Fluctuating effect At first, note the reduction in working days in each of the months from February to April as in calendar month exercises these variants will have a fluctuating effect on operating results as is shown by the figures. Remember that the cost analyst has been told that trading, and thus utilization, will be about the same as in January, but if that month is regarded as the optimum then the lesser number of days available in the remaining months will result in lower mileages and thus lower running costs and also lower "revenue" or "sales value", relative to the 23-day month of January. The one important expense that will not be affected is the standing cost, and in order to emphasize this 1 have repeated it monthly in each group of vehicles.

If you refer back to Form RB 7 for January you can trace the source of each of the relevant group totals illustrated here with the exception of the own-account operator's cost ratios.

Taking the first group, the two 10-ton vehicles, the monthly figures projected in each column are relative to the month of January, taking into account the reduced number of working days, with the exception of the standing cost which will not vary_ In this group Form RB7 showed that the profit made by the haulier in January was £200 but, as the cost analyst was told that the trading pattern would be similar, i.e. pro rata, in the following months, then the effect on profit which is mainly due to a reduction in revenue, without a corresponding reduction in standing cost is clear to see. The same principle has been applied to the own-account operator's sales value, and so by the end of April the haulier's profit for this group is only £584, while the cost ratio to turnover for the own-account operator has increased marginally to 2.88 per cent mainly due to the better utilization of vehicle GHJ 789C in January.
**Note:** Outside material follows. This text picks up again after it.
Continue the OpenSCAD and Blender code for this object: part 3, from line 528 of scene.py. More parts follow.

Disconcerting For the sake of clarity I have not completed all the monthly calculations in the 12and 20-ton groups but I have shown the haulier's monthly profit performance in each group. The result obtained by the 20-tonners is disconcerting, bearing in mind that in this group we have the lowest standing cost per ton of payload and the highest investment. However, the abnormal running costs incurred in January, i.e. £427 (tyres £137), together with the under-utili7ation of capacity and low rates has produced a sub-normal profit which should not be repeated. Conversely it is this group that produces the lowest unit cost for the own-account operator, mainly on account of the high volume carried, despite the abnormal operating cost experience. It certainly appears, therefore, that the high tonnage delivered by the 12-tonners is at a relatively higher cost and so this type of vehicle is unsuitable.

The Comparative Summary highlights the relative reduction in revenue and profit aggravated by the standing cost over the period projected for the haulier—the figures in brackets being the percentage of profit to turnover. The overall increase in the ownaccount operator's transport cost to sales value, relative to the January experience, may appear to be minimal at first sight. Nevertheless, it represents a drop in sales of over £21,000 or an increase in costs of approximately £500 over the period.
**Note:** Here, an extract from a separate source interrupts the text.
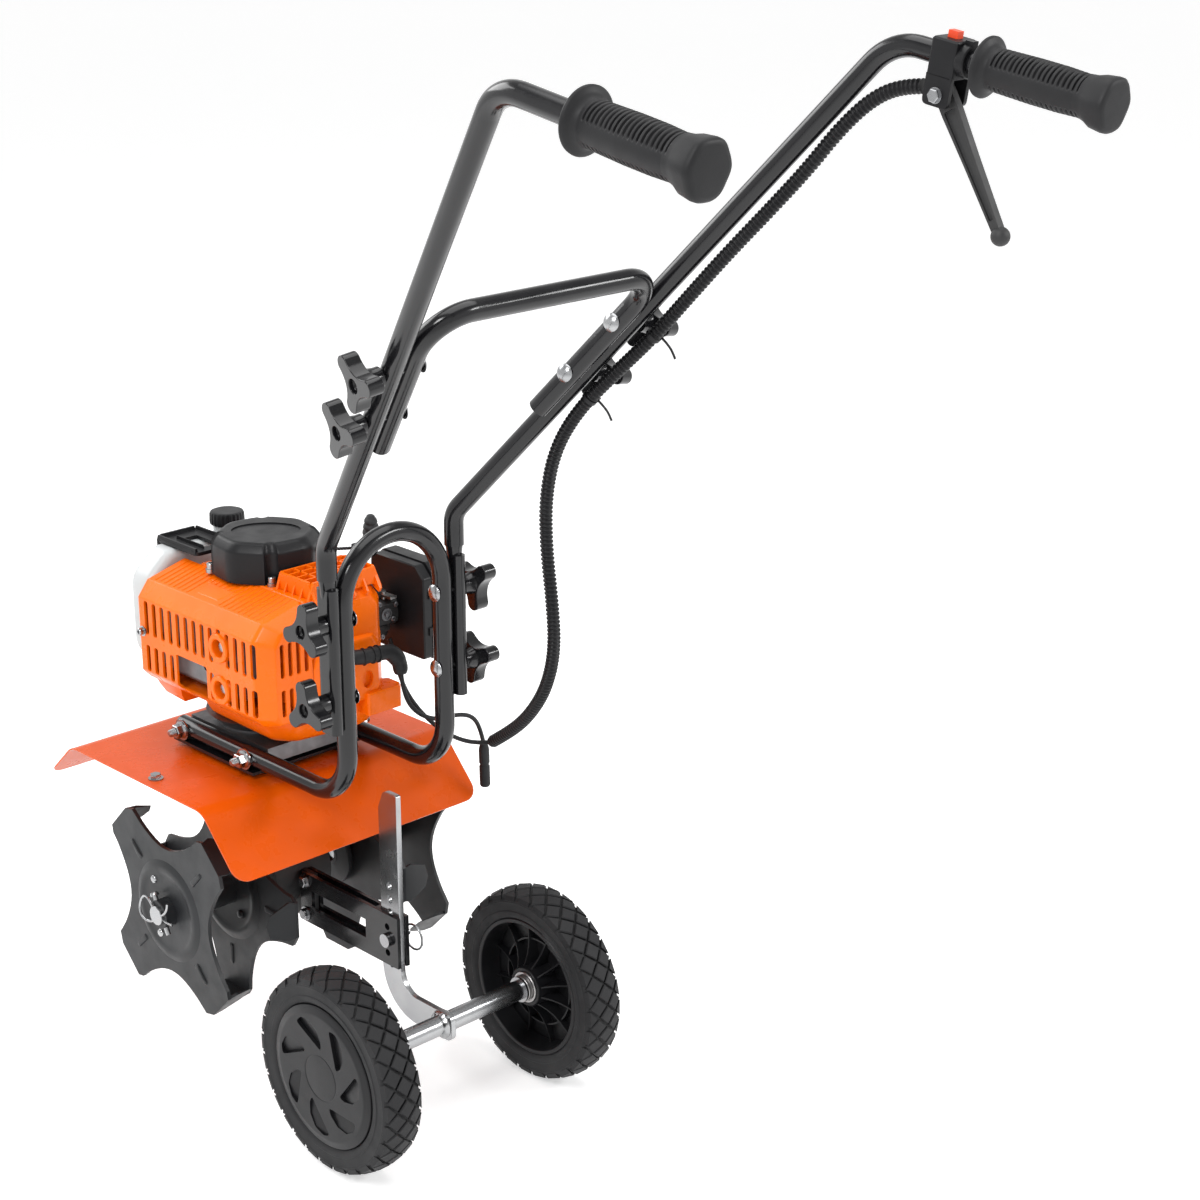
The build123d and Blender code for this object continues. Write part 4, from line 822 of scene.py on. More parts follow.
# muffler cover: a chamfered box with two rows of slots, two ringed openings and a window
COVER_OUT = ((-37.9, 389), (-86, 389), (-95, 399), (-95, 476), (-83, 491.5), (-37.9, 503.4))
COVER_REAR = ((-37.9, 392), (-76, 392), (-81, 399), (-81, 472), (-72, 484), (-37.9, 494))
COVER_IN = ((-34, 392), (-84.6, 392), (-92.4, 400.4), (-92.4, 475), (-81.6, 488.8), (-34, 501))
COVER_REAR_IN = ((-34, 395), (-74, 395), (-78.6, 401), (-78.6, 471), (-70.8, 481.4), (-34, 491))
ROWS = ((414.0, 28.0), (456.5, 35.0))
SLOT_PITCH, SLOT_START = 13.5, 79.75
RING_Y = SLOT_START - 9 * SLOT_PITCH
WINDOW_Y, WINDOW_Z = (-19.5, 31.5), (396.5, 431)

cover_mesh = bmesh.new()
panel_block(cover_mesh, ((94, COVER_OUT), (-97, COVER_OUT), (-113, COVER_REAR)))
cover = soften(solid("muffler_cover_shell", cover_mesh), 3.0, 3, 15)
inside = bmesh.new()
panel_block(inside, ((91.6, COVER_IN), (-96, COVER_IN), (-110.6, COVER_REAR_IN)))
cut(cover, inside)
cuts = bmesh.new()
for count in range(14):
    slot_y = SLOT_START - SLOT_PITCH * count
    for row_z, slot_length in ROWS:
        if row_z == ROWS[0][0] and WINDOW_Y[0] - 4 < slot_y < WINDOW_Y[1] + 4:
            continue
        if abs(slot_y - RING_Y) < 1:
            continue
        prism(cuts, rounded_rectangle(slot_y, row_z, 6.6, slot_length, 3.2), -100, -88, SIDE_ON)
prism(cuts, rounded_rectangle(sum(WINDOW_Y) / 2, sum(WINDOW_Z) / 2, WINDOW_Y[1] - WINDOW_Y[0],
                              WINDOW_Z[1] - WINDOW_Z[0], 3), -100, -88, SIDE_ON)
for ring_z, _ in ROWS:
    ring_frame = engine_frame((-88, RING_Y, ring_z), (-1, 0, 0))
    cylinder(cuts, 9.0, 0, 12, ring_frame, 40)
prism(cuts, rounded_rectangle(RING_Y, 473, 6.6, 5, 2), -100, -88, SIDE_ON)
for count in range(4):
    for row_z, slot_length in ROWS:
        rear_slot = rounded_rectangle(-73 + 9.4 * count, row_z - 0.5, 5.0, slot_length - 1, 2.4)
        prism(cuts, rear_slot, 106, 118, END_ON)
cut(cover, cuts)
trim = reopened(cover)
for ring_z, _ in ROWS:
    ring_frame = engine_frame((-84, RING_Y, ring_z), (-1, 0, 0))
    lathe(trim, ((9.0, 0), (9.0, 12.4), (9.8, 13.2), (13.6, 13.2), (14.6, 12.2), (14.6, 0)), ring_frame, 48)


def cover_top(x):
    """Height of the cover's sloping top at x."""
    return 491.5 + (x + 83) * (503.4 - 491.5) / 45.1


def top_rib(bm, y, x0, x1):
    """A rib across the cover's sloping top."""
    points = []
    for x in (x0, x1):
        for aside, lift in ((-1.5, -0.4), (1.5, -0.4), (-0.8, 0.75), (0.8, 0.75)):
            points.append((x, y + aside, cover_top(x) + lift))
    hull(bm, at_engine(*points))


for count in range(23):
    rib_y = 82 - 7.6 * count
    if -22 < rib_y < 24:
        top_rib(trim, rib_y, -56 - 0.12 * (24 - rib_y), -40)
    else:
        top_rib(trim, rib_y, -80, -40)
hull(trim, at_engine(*[(x, y, cover_top(x) + lift) for x, y, lift in (
    (-76, 17, 0), (-76, -16, 0), (-59, -19, 0), (-57, 20, 0), (-75, 15.6, 0.7), (-75, -14.6, 0.7),
    (-60, -17.4, 0.7), (-58.2, 18.4, 0.7))]))
# the lug that reaches down to the front stud
hull(trim, at_engine(
    (-84, 88, 392), (-84, 44, 392), (-40, 88, 392), (-40, 44, 392), (-74, 84, 372), (-74, 52, 370),
    (-44, 84, 372), (-44, 52, 370), (-80, 86, 382), (-80, 48, 380)))
settle(solid("slotted_muffler_cover", trim), "orange_plastic", "chassis", ["muffler_cover"], 32)

# muffler behind it
can = bmesh.new()
hull(can, at_engine(*[(x, y, z) for y in (-62, 74) for x, z in (
    (-44, 402), (-80, 402), (-86, 408), (-86, 474), (-80, 481), (-44, 481))]))
box_can = soften(solid("muffler_can", can), 3, 3, 20)
hole = bmesh.new()
cylinder(hole, 7.2, 0, 14, engine_frame((-80, -8, 428), (-1, 0, 0)), 32)
cut(box_can, hole)
settle(box_can, "cast", "chassis", ["muffler"], 32)
bolts = bmesh.new()
for ring_z, _ in ROWS:
    place = engine_frame((-85.8, RING_Y, ring_z), (-1, 0, 0))
    washer_bolt(bolts, place, 7.4, 1.4, 9.5, 6.2, 36)
settle(solid("muffler_bolts", bolts), "zinc", "chassis", (), 30)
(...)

Future profits The answer to the haulier's question on future profit potential, based on the same cost and trading pattern, can be ascertained by the profit made in the average working day/ month, i.e. March (21 days), and consequently if this pattern continues, the profit forecast for the year would be £4,188 calculated on 252 (21 x 12) working days as opposed to £6,228 calculated on 276 (23 x 12) working days.

This surely points to the need to establish an optimum number of working days per month throughout the year, e.g. 13 x 4 weekly periods, so that all the standing costs can be recovered in that period, including fitter's labour and workshop overheads, and which in this particular exercise have been included in running costs, but which, if added to standing costs at the rate of £180 per month, would have produced an even less favourable result than that illustrated; so let's not be misled.
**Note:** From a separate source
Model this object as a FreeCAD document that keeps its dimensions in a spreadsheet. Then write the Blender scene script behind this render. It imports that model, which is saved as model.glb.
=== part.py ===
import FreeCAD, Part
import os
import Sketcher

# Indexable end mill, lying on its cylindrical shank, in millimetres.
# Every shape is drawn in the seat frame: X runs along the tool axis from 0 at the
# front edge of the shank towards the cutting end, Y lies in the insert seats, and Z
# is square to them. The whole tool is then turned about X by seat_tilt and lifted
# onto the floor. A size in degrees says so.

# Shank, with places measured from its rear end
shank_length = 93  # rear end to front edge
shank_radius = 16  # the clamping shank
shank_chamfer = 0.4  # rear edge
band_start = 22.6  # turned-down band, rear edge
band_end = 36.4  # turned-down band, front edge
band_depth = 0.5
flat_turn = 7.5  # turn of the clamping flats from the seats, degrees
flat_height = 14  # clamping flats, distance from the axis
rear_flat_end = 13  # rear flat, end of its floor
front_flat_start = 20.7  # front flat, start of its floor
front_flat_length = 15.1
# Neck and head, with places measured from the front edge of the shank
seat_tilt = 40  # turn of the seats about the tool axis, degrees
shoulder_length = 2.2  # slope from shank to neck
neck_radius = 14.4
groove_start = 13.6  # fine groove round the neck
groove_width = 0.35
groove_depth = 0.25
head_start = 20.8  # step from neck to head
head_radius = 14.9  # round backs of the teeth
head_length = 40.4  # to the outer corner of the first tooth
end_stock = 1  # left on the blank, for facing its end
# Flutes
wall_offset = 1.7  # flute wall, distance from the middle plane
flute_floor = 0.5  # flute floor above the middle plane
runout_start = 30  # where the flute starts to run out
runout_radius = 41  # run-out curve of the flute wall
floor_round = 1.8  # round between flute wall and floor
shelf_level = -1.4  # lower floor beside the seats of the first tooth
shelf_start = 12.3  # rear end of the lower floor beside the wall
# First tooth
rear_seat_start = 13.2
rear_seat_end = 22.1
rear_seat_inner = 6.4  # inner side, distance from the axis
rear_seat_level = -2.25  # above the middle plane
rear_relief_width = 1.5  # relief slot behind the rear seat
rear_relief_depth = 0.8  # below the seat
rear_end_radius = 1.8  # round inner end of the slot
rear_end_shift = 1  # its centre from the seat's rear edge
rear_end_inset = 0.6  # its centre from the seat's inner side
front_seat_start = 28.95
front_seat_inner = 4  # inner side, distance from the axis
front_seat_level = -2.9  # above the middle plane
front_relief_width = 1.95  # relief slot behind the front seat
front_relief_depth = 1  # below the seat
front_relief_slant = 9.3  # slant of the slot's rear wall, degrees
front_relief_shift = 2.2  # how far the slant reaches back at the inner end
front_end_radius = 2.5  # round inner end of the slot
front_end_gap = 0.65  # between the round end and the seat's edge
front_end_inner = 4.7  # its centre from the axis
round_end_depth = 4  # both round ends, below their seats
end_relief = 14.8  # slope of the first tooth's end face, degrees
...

It follows, therefore, that regardless of the nature of the operation or the number of vehicles employed, that proportion of own workshop costs, represented by labour and overheads, should be regarded as standing costs. This was apparent in the month of January when the summary on Form RB7 revealed that repair costs totalled £245 of which 66.6 per cent was a recurring cost.

If, on the other hand, vehicle maintenance is required to be expressed as a cost per mile then the cost analyst should first calculate the average total repair cost per vehicle! month over a period of time, and preferably in groups of similar payload make or function, etc. This is easily ascertained from Form R B7. The monthly average cost, multiplied by the number of vehicles in the group, is then divided by the mileage covered in each group to arrive at the maintenance cost per mile.

To illustrate this the "ready reckoner" reproduced here highlights the varying costs per mile to employ, or to recover, in order to absorb the whole of the workshop cost.

In the case of our six-vehicle/trailer operator, overall maintenance costs in January amounted to almost £41 per vehicle—a realistic figure these days—thus you can see under Group 2 that at £40 per vehicle/ month an operator on local work, averaging 1,200 miles per month, needs to calculate maintenance costs at 8d per mile, reducing pro rata as mileages increase.

Having seen the effect of all standing costs on profit, whether earned by haulier or own-account operator, the need for maximum vehicle utilization should be crystal clear; likewise there is the need to budget operating costs over a realistic number of working days per year and finally to prepare a forecast of revenue and/or sales, and which when all are read together are designed to yield a reasonable return on investment commensurate with the risk. In so doing we shall come to the use of budgetary control and consequently management by objectives.